Ironically, the more RAM you have, the less swap you need. A much better guideline is to pick a number based on how much memory you think you'll need (frequently 2G on a modern KDE/Gnome desktop, 1-1.5 G on a lightweight box), add a bit (just in case), then subtract your current RAM.

I don't know what you've based those numbers on...

I currently run twin X-servers (one on my TFT and one of my TV) both running KDE with Enlightenment as WM.

On my first Xserver I've got Konqueror, Kontact, PSI, 2xKonsole, Amarok, LinuxDC++, Superkaramba and a couple of KDE-deamons.
On the second one Kaffeine is playing fullscreen video.
Also, I've got a couple of system daemons running.

All this uses 60% of my 512MB RAM and 1% of my ~500MB Swap. That adds up to ~360MB total memory usage.

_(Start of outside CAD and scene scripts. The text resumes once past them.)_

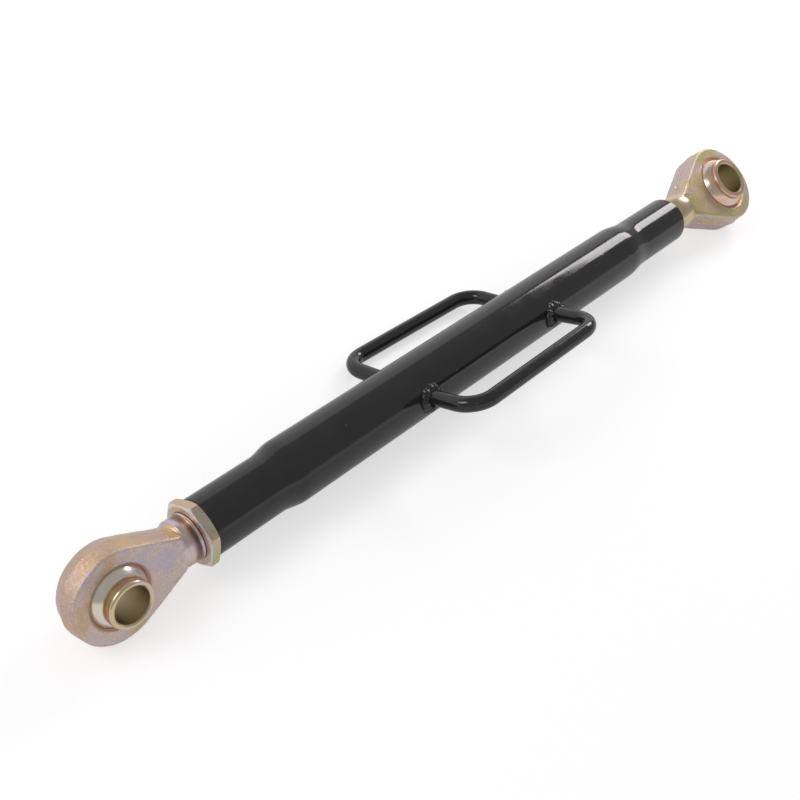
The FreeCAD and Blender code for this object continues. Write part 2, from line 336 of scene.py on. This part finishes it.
def forged_zinc(name, face_colours, front_side, back_side):
    """Shot-blasted steel forging, zinc plated and yellow passivated: a satin metal with a
    fine blasted grain, whose colour drifts in patches and is warmest on the drafted sides."""
    patch_mm = 24
    gilding_mm = 30
    grain_mm = 1.1
    grain_height_mm = 0.42
    ring_height_mm = 0.16
    rings_per_mm = 1.3
    seat_brown = linear("#cba084")
    material = new_material(name)
    place = add_node(material, "ShaderNodeTexCoord").outputs["Object"]
    marks = {mark: add_node(material, "ShaderNodeAttribute", attribute_name=mark).outputs["Fac"]
             for mark in EYE_MARKS}
    drift = add_node(material, "ShaderNodeTexNoise", {
        "Vector": place, "Scale": per(patch_mm), "Detail": 3.0, "Roughness": 0.55,
        "Distortion": 0.5})
    patches = add_node(material, "ShaderNodeValToRGB", {"Fac": drift.outputs["Fac"]},
                       stops=list(zip((0.36, 0.44, 0.52, 0.62), face_colours)))
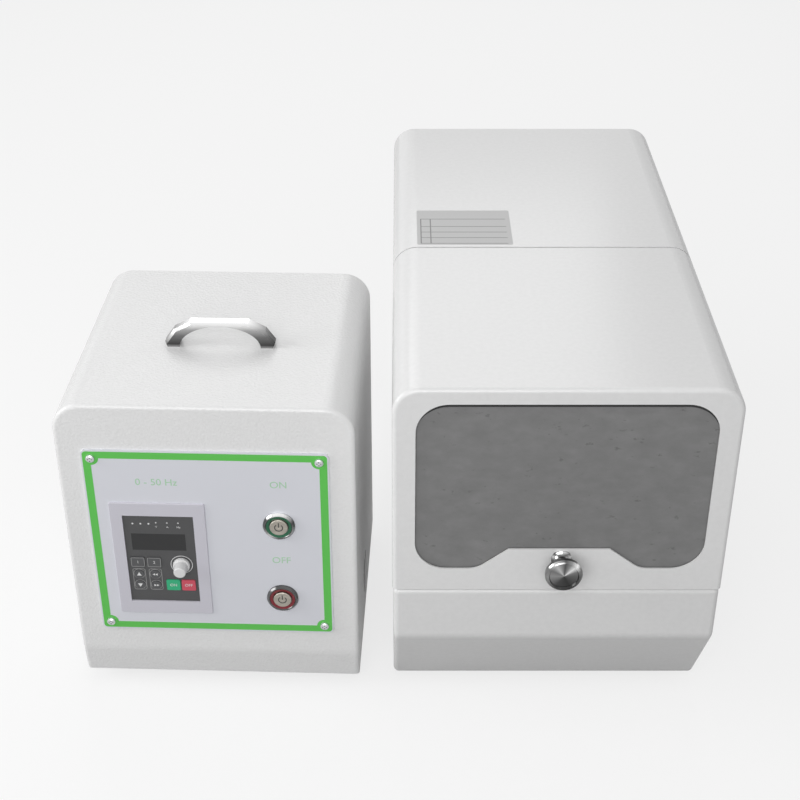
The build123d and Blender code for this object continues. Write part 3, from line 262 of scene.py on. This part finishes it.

And as for you who say that something is wrong when the system starts to swap you should read a little about what the kernel uses swapspace for.
Sure, the kernel uses the swap when it runs out of RAM, but it also uses the swap to free up space for buffering and caching when an application hasn't used it's memory for some time.

That's what the swappines setting is for, helping the kernel determine when an applications memory should be swapped out to free up space for buffers and cache. The higher the value, the more memory the kernel will swap out.

Of course it's great if you have so much memory so the kernel doesn't need to free up space for buffers and cache, but for us normal people with normal computers, the swap is still a great thing and it should not be considered a bad thing if the kernel starts to swap out some memory, unless it's doing it because the RAM is full.

And lastly, I'll give my insights in how much Swap you'll need. If you plan to use suspend to disk you should at least have as much swap as RAM.
But if you don't, you'll easily get away with some hundred megs. 500 should be enough for a normal desktop computer, regardless of how much RAM you've got.